Balogh began his political career as a member of the Smallholders’ party. About that time, in the middle of the 1990s, I asked a fellow I met on the Internet why he became a member of the Smallholders’ party. His answer was: he wanted to go as far right as possible, and in those days it was the Smallholders’ that fit the bill. Balogh ran as a Smallholder in 1998 and 2002, but by 2003 he became a member of Fidesz. He was reelected in 2006 and 2010.

Balogh’s initial account of his domestic partner’s injuries was simply enough. The two of them went to the wedding of the woman’s son where he drank too much. In fact, he drank so much that, he said, he doesn’t remember a thing that happened after they got home. It was only the next morning that he discovered that his partner was in the hospital and that she claimed that he had hit her. Within a few hours, however, we found out that this was not the first time that Terézia S., Balogh’s companion, broke her nose or had other suspicious injuries. Earlier she covered up the cause. But this time her injuries were so severe that the doctor by law had to report the case.

Beware the dog is blind / szerintem ...s photos

Beware of blind dog / szerintem …s photos

Meanwhile Balogh himself came up with increasingly fanciful stories.

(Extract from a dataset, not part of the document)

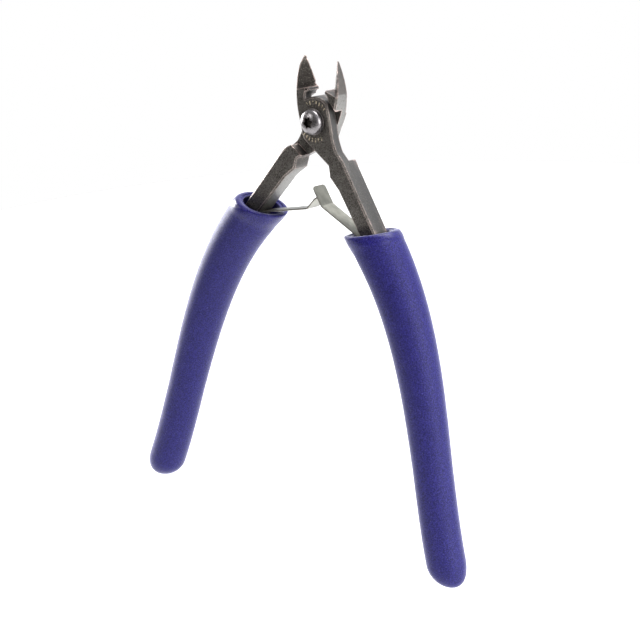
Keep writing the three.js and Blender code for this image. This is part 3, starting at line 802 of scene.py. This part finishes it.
def build_leaf(sizes, side, name, corners, material):
    """A bent strip whose free end has rounded corners."""
    path = rounded_path([Vector(c) for c in corners], sizes.bend)
    tip_steps = 6
    last, before = path[-1], path[-2]
    along = (last - before).normalized()
    path.pop()
    stations = [(point, 0.0) for point in path]
    for i in range(tip_steps + 1):
        turn = math.pi / 2 * i / tip_steps
        back = sizes.corner * (1 - math.sin(turn))
        inset = sizes.corner * (1 - math.cos(turn))
        stations.append((last - along * back, inset))
    shape = bmesh.new()
    rings = []
    for index, (point, inset) in enumerate(stations):
        earlier = stations[max(index - 1, 0)][0]
        later = stations[min(index + 1, len(stations) - 1)][0]
        direction = (later - earlier).normalized()
        normal = Vector((-direction.y, direction.x))
        half_width = sizes.width / 2 - inset
        half_thick = sizes.thickness / 2
        soft = sizes.soft_edge
        outline = [
            (-half_width + soft, -half_thick),
            (half_width - soft, -half_thick),
            (half_width, -half_thick + soft),
            (half_width, half_thick - soft),
            (half_width - soft, half_thick),
            (-half_width + soft, half_thick),
            (-half_width, half_thick - soft),
            (-half_width, -half_thick + soft),
        ]
        ring = []
        for depth, lift in outline:
            spot = point + normal * lift
            ring.append(shape.verts.new(place(side, spot.x, depth, spot.y)))
        rings.append(ring)
    skin(shape, rings)
    return new_piece(name, shape, material)


def leaf_corners(sizes, hand):
    """Root, first bend, knee and free end of one spring, as (across, height) closed."""
    root = Vector((sizes.root_offset, -sizes.root_drop))
    down = Vector((math.sin(sizes.root_lean), -math.cos(sizes.root_lean)))
    rise, reach = getattr(sizes, f"{hand}_rise"), getattr(sizes, f"{hand}_reach")
    tip_rise, tip = getattr(sizes, f"{hand}_tip_rise"), getattr(sizes, f"{hand}_tip")
    knee = root + reach * Vector((-math.cos(rise), math.sin(rise)))
    end = knee + tip * Vector((-math.cos(tip_rise), math.sin(tip_rise)))
    return [root + down * sizes.root_length, root, knee, end]


# ---------------------------------------------------------------- operators
class PLIERS_OT_steel_halves(bpy.types.Operator):
    """Finish the two lapped steel halves"""

    bl_idname = "pliers.steel_halves"
    bl_label = "Steel halves"

    def execute(self, context):
        looks = context.scene.pliers_finishes
        # Painted light and shade for each half's sides: lighter on the rear half, darker on the front half
        # and on the rear jaw's side.
        side_light_and_shade = {
            "front": (looks.front_side_shade, looks.front_side_shade),
            "rear": (looks.rear_side_light, looks.rear_jaw_side_shade),
        }
        for body, colours in side_light_and_shade.items():
            node = f"{body}_half"
            material = ground_steel(f"ground_steel_{body}", body == "front", *colours)
            piece = broken_edges(node, f"{node}_ground", material, HALF_EDGE)
            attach(piece, body)
        return {"FINISHED"}


class PLIERS_OT_pivot(bpy.types.Operator):
    """Finish the pivot screw, its washer and its nut"""

    bl_idname = "pliers.pivot"
    bl_label = "Pivot"

    def execute(self, context):
        looks = context.scene.pliers_finishes
        # The screw's drive socket gets painted shade.
        bright = bright_steel("pivot_bright", looks.polished, 0.24, 0.40, socket=True)
        for node in ("pivot_screw", "pivot_washer", "pivot_nut"):
            piece = broken_edges(node, f"{node}_bright", bright, FITTING_EDGE)
            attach(piece, "front")
        return {"FINISHED"}


class PLIERS_OT_grips(bpy.types.Operator):
    """Make the two cushioned grips with rolled rims"""

    bl_idname = "pliers.grips"
    bl_label = "Grips"

    def execute(self, context):
        sizes = context.scene.pliers_grips
        material = cushion_vinyl("cushion_vinyl")
        for hand, (body, side) in SIDES.items():
            piece = build_grip(sizes, side, f"{hand}_cushion", material)
            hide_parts(f"{hand}_grip")
            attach(piece, body)
        return {"FINISHED"}


class PLIERS_OT_springs(bpy.types.Operator):
    """Make the two return springs and their rivets"""

    bl_idname = "pliers.springs"
    bl_label = "Return springs"

    def execute(self, context):
        sizes = context.scene.pliers_springs
        looks = context.scene.pliers_finishes
        nickel = bright_steel("spring_nickel", looks.nickel, 0.30, 0.42)
        for hand, (body, side) in SIDES.items():
            root = leaf_corners(sizes, hand)[1]
        for hand, other in (("right", "left"), ("left", "right")):
            body, side = SIDES[hand]
            piece = build_leaf(sizes, side, f"{hand}_spring", leaf_corners(sizes, hand), nickel)
            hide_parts(f"{hand}_leaf_spring")
            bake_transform(piece)
            rivet = broken_edges(f"{hand}_spring_rivet", f"{hand}_rivet", nickel, FITTING_EDGE)
            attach(rivet, body)
        return {"FINISHED"}


def pale_floor(looks):
    """Matt floor with a very faint slow variation."""
    material, tree, shader, position = new_material("pale_floor")
    slow = spread(tree, noise(tree, position, FLOOR_BUMPS, 2), 0.3, 0.7)
    body = mix_colour(tree, slow, looks.floor, tuple(FLOOR_SHADE * value for value in looks.floor))
    tree.links.new(body, shader.inputs["Base Color"])
    shader.inputs["Roughness"].default_value = 0.85
    return material


def pale_world(scene):
    """Plain pale surroundings, darker towards the front left so that the steel keeps its depth."""
    world = bpy.data.worlds.new("pale_room")
    world.use_nodes = True
    scene.world = world
    tree = world.node_tree
    background = tree.nodes["Background"]
    direction = tree.nodes.new("ShaderNodeTexCoord").outputs["Generated"]
    facing = tree.nodes.new("ShaderNodeVectorMath")
    facing.operation = "DOT_PRODUCT"
    tree.links.new(direction, facing.inputs[0])
    facing.inputs[1].default_value = Vector(ROOM_DARK_TOWARDS).normalized()
    dark = spread(tree, facing.outputs["Value"], -0.05, 0.8)
    room = mix_colour(tree, dark, ROOM_COLOUR, ROOM_DARK_COLOUR)
    seen = tree.nodes.new("ShaderNodeLightPath").outputs["Is Camera Ray"]
    shown = mix_colour(tree, seen, room, ROOM_SEEN_COLOUR)
    tree.links.new(shown, background.inputs["Color"])
    background.inputs["Strength"].default_value = 1.0


def soft_light(name, location, target, size, power):
    """A round area light aimed at a point."""
    light = bpy.data.lights.new(name, "AREA")
    light.shape = "DISK"
    light.size = size
    light.energy = power
    lamp = bpy.data.objects.new(name, light)
    lamp.location = location
    lamp.rotation_euler = (Vector(target) - Vector(location)).to_track_quat("-Z", "Y").to_euler()
    bpy.context.scene.collection.objects.link(lamp)


class PLIERS_OT_stage(bpy.types.Operator):
    """Make the pale floor, the soft lights and the camera"""

    bl_idname = "pliers.stage"
    bl_label = "Stage"

    def execute(self, context):
        scene = context.scene
        sizes = scene.pliers_stage
        low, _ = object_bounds()
        shape = bmesh.new()
        bmesh.ops.create_circle(shape, cap_ends=True, segments=96, radius=sizes.floor_radius)
        floor_middle = (*sizes.floor_shift, low.z - sizes.floor_room)
        bmesh.ops.translate(shape, verts=shape.verts[:], vec=floor_middle)
        floor = new_piece("floor", shape, pale_floor(scene.pliers_finishes))
        floor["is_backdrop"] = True
        pale_world(scene)
        middle = Vector(sizes.target)
        for name, location, width, power in LIGHTS:
            soft_light(name, location, middle, width, power)
        self.add_camera(scene, sizes, middle)
        scene.view_settings.view_transform = "Standard"
        return {"FINISHED"}

    def add_camera(self, scene, sizes, middle):
        turn, rise, roll = sizes.azimuth, sizes.elevation, sizes.roll
        back = Vector((math.sin(turn) * math.cos(rise), -math.cos(turn) * math.cos(rise), math.sin(rise)))
        right = (-back).cross(Vector((0, 0, 1))).normalized()
        up = right.cross(-back)
        rolled_right = right * math.cos(roll) + up * math.sin(roll)
        rolled_up = up * math.cos(roll) - right * math.sin(roll)
        data = bpy.data.cameras.new("camera")
        data.sensor_width = 36
        data.lens = sizes.lens
        data.clip_start = 0.01
        camera = bpy.data.objects.new("camera", data)
        turned = Matrix((rolled_right, rolled_up, back)).transposed().to_4x4()
        camera.matrix_world = Matrix.Translation(middle + back * sizes.distance) @ turned
        scene.collection.objects.link(camera)
        scene.camera = camera


class PLIERS_PT_panel(bpy.types.Panel):
    """Lists the pieces of the pliers and their sizes"""

    bl_label = "Cutting pliers"
    bl_idname = "PLIERS_PT_panel"
    bl_space_type = "VIEW_3D"
    bl_region_type = "UI"
    bl_category = "Pliers"

    def draw(self, context):
        column = self.layout.column(align=True)
        for operator in OPERATORS:
            column.operator(operator.bl_idname)
        for holder in PROPERTY_HOLDERS:
            box = self.layout.box()
            settings = getattr(context.scene, holder)
            for name in settings.bl_rna.properties.keys():
                if name not in ("rna_type", "name"):
                    box.prop(settings, name)


OPERATORS = (
    PLIERS_OT_steel_halves,
    PLIERS_OT_pivot,
    PLIERS_OT_grips,
    PLIERS_OT_springs,
    PLIERS_OT_stage,
)
PROPERTY_HOLDERS = {
    "pliers_grips": GripSizes,
    "pliers_springs": SpringSizes,
    "pliers_finishes": Finishes,
    "pliers_stage": StageSizes,
}


def register():
    for made in (*PROPERTY_HOLDERS.values(), *OPERATORS, PLIERS_PT_panel):
        bpy.utils.register_class(made)
    for holder, kind in PROPERTY_HOLDERS.items():
        setattr(bpy.types.Scene, holder, PointerProperty(type=kind))


def unregister():
    for holder in PROPERTY_HOLDERS:
        delattr(bpy.types.Scene, holder)
    for made in (PLIERS_PT_panel, *reversed(OPERATORS), *PROPERTY_HOLDERS.values()):
        bpy.utils.unregister_class(made)


def main():
    register()
    bpy.ops.pliers.steel_halves()
    bpy.ops.pliers.pivot()
    bpy.ops.pliers.grips()
    bpy.ops.pliers.springs()
    bpy.ops.pliers.stage()


if __name__ == "__main__":
    main()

The two of them got home from the wedding at around 4-5 o’clock in the morning. Upon their arrival his blind komondor got so excited at the smell of the stew (pörkölt) the woman was carrying in a pot that he knocked her off her feet. The blind komondor became a star in no time because Balogh was not shy about telling this incredible story to every reporter who got in touch with him. He gave interview after interview during which he offered more details and claimed that there was a witness to this alleged encounter with the blind komondor, Balogh’s adopted son Szabolcs or Szabika, as he called him. (Since then we learned that Szabika got a tobacco concession in Fülöpháza.)

Hir24.hu wrote about the case under the following headline: “Strangling, thrashing–More victims of the blind komondor.” A blog writer called his post “The blind komondor and the broken-nosed Hungarian reality.” HVG announced “Here is the picture of the ‘guilty’ blind komondor.” Klára Ungár, former SZDSZ politician and currently the leader of a small liberal group called SZEMA, organized a demonstration of women and dogs to defend the good name of their four-legged friends. They also demanded, as have many feminist groups, tougher laws against domestic violence.

All the fanciful stories Balogh came up with didn’t do him any good. The first wife suffered for twenty-five years from this man’s brutality, but his current girlfriend was less patient. She left the hospital but didn’t return to the Balogh residence. She went home to her children. His party got rid of him as well. As it stands now, he left the Fidesz caucus and moved over to the independents. According to Antal Rogán, Balogh was strongly urged to leave the Fidesz delegation, but Balogh denied this and claimed that his leaving the Fidesz caucus was his own decision. He also made it clear that he intends to remain a member of the party.

Whether it will be his decision I very much doubt. According to the latest information, Antal Rogán and László Kövér demanded that he give up his seat altogether but Balogh refused to oblige. In a way I understand his position. After all, he didn’t receive his mandate as a result of the largess of the party. He won it on his own. Moreover, I’m not at all sure whether Fidesz actually wants to have a by-election right now unless, of course, they are pretty certain of an easy victory. The story hasn’t ended yet. Most likely Balogh’s parliamentary immunity will be lifted and, if he is found guilty, the problem will be solved.